Martin also said Google helps out by providing and monitoring a Gmail account for the program. And it was there that one of the best messages he can remember came in just a few days ago.
"I have been good," a girl named Stephanie wrote to Santa. "But my brother Christopher is mean to me. Take him and leave the presents, please!"
Martin said that, clearly, many of the kids who send e-mails think they're reaching out directly to Santa. "We'll write back and say we've forwarded their message to Santa at the North Pole, who's preparing for Christmas Eve."
Of course, not everyone believes in Santa. Frankovis said that some callers --especially towards the later part of Christmas Eve when maybe a little bit too much egg nog or a Canadian grog called Moose Milk has been drunk -- dial in to have a little bit of fun.
But for those who question whether there really is a Santa at all, Frankovis said the volunteers answering the phone have a simple answer: "'We believe, based on historical data and 51 years of NORAD tracking information, that Santa Claus is alive and well in the hearts of people throughout the world."

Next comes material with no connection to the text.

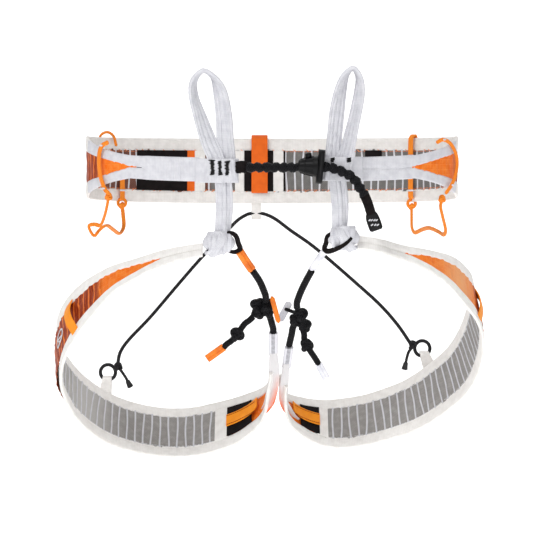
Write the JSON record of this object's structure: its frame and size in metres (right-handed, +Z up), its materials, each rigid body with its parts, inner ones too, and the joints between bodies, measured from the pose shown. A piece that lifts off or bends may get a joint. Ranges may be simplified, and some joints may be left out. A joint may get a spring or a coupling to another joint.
{
  "type": "climbing harness",
  "caption": "Light climbing harness: mesh waist belt, two leg loops on knotted risers, tie-in loops, gear loops, toggle closures and rear elastics.",
  "frame": {"origin": "middle of the waist opening, at the belt's mid-height", "axes": "+Z up, the front with the tie-in loops at -Y, +X the wearer's left"},
  "size_m": [0.3493, 0.2169, 0.3222],
  "materials": {
    "white_webbing": "woven, matt",
    "mesh_liner": "ladder mesh with white bars",
    "orange_ripstop": "thin coated fabric",
    "orange_tape": "woven tape",
    "black_webbing": "woven, matt",
    "black_cord": "braided cord",
    "black_elastic": "covered elastic cord",
    "clear_sleeve": "thin white tube",
    "black_plastic": "moulded",
    "orange_plastic": "moulded",
    "white_plastic": "moulded"
  },
  "bodies": {
    "waist_belt": {"belt_liner": "mesh_liner", "belt_shell": "orange_ripstop", "belt_top_strand": "white_webbing", "belt_bottom_strand": "white_webbing", "front_strap_left": "white_webbing", "front_strap_right": "white_webbing", "tie_in_loop_left": "white_webbing", "tie_in_loop_right": "white_webbing", "cuff_left": "white_webbing", "cuff_right": "white_webbing", "riser_left": "white_webbing", "riser_right": "white_webbing", "rear_panel": "black_webbing", "rear_strap": "orange_tape", "belt_patches": "black_webbing", "rear_tab": "white_webbing", "rear_elastic_left": "black_elastic", "rear_elastic_right": "black_elastic", "gear_loop_anchor_left": "orange_tape", "gear_loop_anchor_right": "orange_tape", "connector_anchor": "black_webbing", "connector_cord": "black_cord", "connector_tail": "black_cord", "connector_sleeve": "black_webbing", "pull_tab": "black_plastic"},
    "leg_loop_left": {"leg_liner_left": "mesh_liner", "leg_shell_left": "orange_ripstop", "leg_upper_strand_left": "white_webbing", "leg_lower_strand_left": "white_webbing", "leg_knot_left": "white_webbing", "leg_panel_left": "black_webbing", "leg_adjuster_left": "orange_tape", "leg_tab_left": "white_webbing", "strap_sleeve_left": "clear_sleeve", "closure_loop_left": "black_webbing", "closure_sleeve_left": "white_plastic", "closure_cord_left": "black_cord", "closure_knot_left": "black_cord", "closure_tail_left": "black_cord", "tail_end_left": "white_plastic"},
    "gear_loop_left": {"gear_loop_left": "orange_tape"},
    "toggle_left": {"toggle_left": "white_plastic"},
    "leg_loop_right": {"leg_liner_right": "mesh_liner", "leg_shell_right": "orange_ripstop", "leg_upper_strand_right": "white_webbing", "leg_lower_strand_right": "white_webbing", "leg_knot_right": "white_webbing", "leg_panel_right": "black_webbing", "leg_adjuster_right": "orange_tape", "leg_tab_right": "white_webbing", "strap_sleeve_right": "clear_sleeve", "closure_loop_right": "black_webbing", "closure_sleeve_right": "orange_plastic", "closure_cord_right": "black_cord", "closure_knot_right": "black_cord", "closure_tail_right": "black_cord", "tail_end_right": "orange_plastic"},
    "gear_loop_right": {"gear_loop_right": "orange_tape"},
    "toggle_right": {"toggle_right": "orange_plastic"},
    "stopper": {"stopper": "black_plastic"}
  },
  "joints": [
    {"name": "leg_swing_left", "type": "hinge", "parent": "waist_belt", "child": "leg_loop_left", "pos_m": [0.055, -0.095, -0.052], "axis": [1, 0, 0], "range_deg": [-15, 25], "stiffness_Nm_per_rad": 0.2, "springref_deg": 3.49, "deforming": ["rear_elastic_left"]},
    {"name": "leg_swing_right", "type": "hinge", "parent": "waist_belt", "child": "leg_loop_right", "pos_m": [-0.041, -0.095, -0.056], "axis": [1, 0, 0], "range_deg": [-15, 25], "stiffness_Nm_per_rad": 0.2, "springref_deg": 4.15, "deforming": ["rear_elastic_right"]},
    {"name": "gear_swing_left", "type": "hinge", "parent": "waist_belt", "child": "gear_loop_left", "pos_m": [0.127, 0.0085, -0.027], "axis": [0.1399, -0.9877, 0.0699], "range_deg": [0, 40]},
    {"name": "gear_swing_right", "type": "hinge", "parent": "waist_belt", "child": "gear_loop_right", "pos_m": [-0.128, -0.0005, -0.0255], "axis": [0.018, 0.9966, -0.0808], "range_deg": [0, 40]},
    {"name": "stopper_slide", "type": "slide", "parent": "waist_belt", "child": "stopper", "axis": [1, 0, 0], "range_m": [-0.03, 0]},
    {"name": "toggle_tip_left", "type": "hinge", "parent": "leg_loop_left", "child": "toggle_left", "pos_m": [0.0103, -0.022, -0.1145], "axis": [0, 1, 0], "range_deg": [-30, 30]},
    {"name": "toggle_tip_right", "type": "hinge", "parent": "leg_loop_right", "child": "toggle_right", "pos_m": [0.0019, -0.052, -0.11075], "axis": [0, 1, 0], "range_deg": [-5, 60]}
  ]
}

Col. Shoup and the e-mails
Last March, Shoup died, said Van Keuren. But in the years before his death, she and her family would take the retired colonel back to Colorado Springs each year for the Santa tracker training. "They would introduce him and he would say a few words," Van Keuren said. "So that was a big thrill for him."
In his later years, Shoup "was not as sharp as he used to be," she said. But his days overseeing the Santa tracker program were still near and dear to his heart. She said the NORAD folks had printed out a sheaf of e-mails kids had written in and gave them to Shoup as a reminder of what he'd started back in 1955.
"For the last weeks of his life, he carried them around in his briefcase like they were top secret papers," Van Keuren said. "Those were just precious to him. I'd read them to him over and over."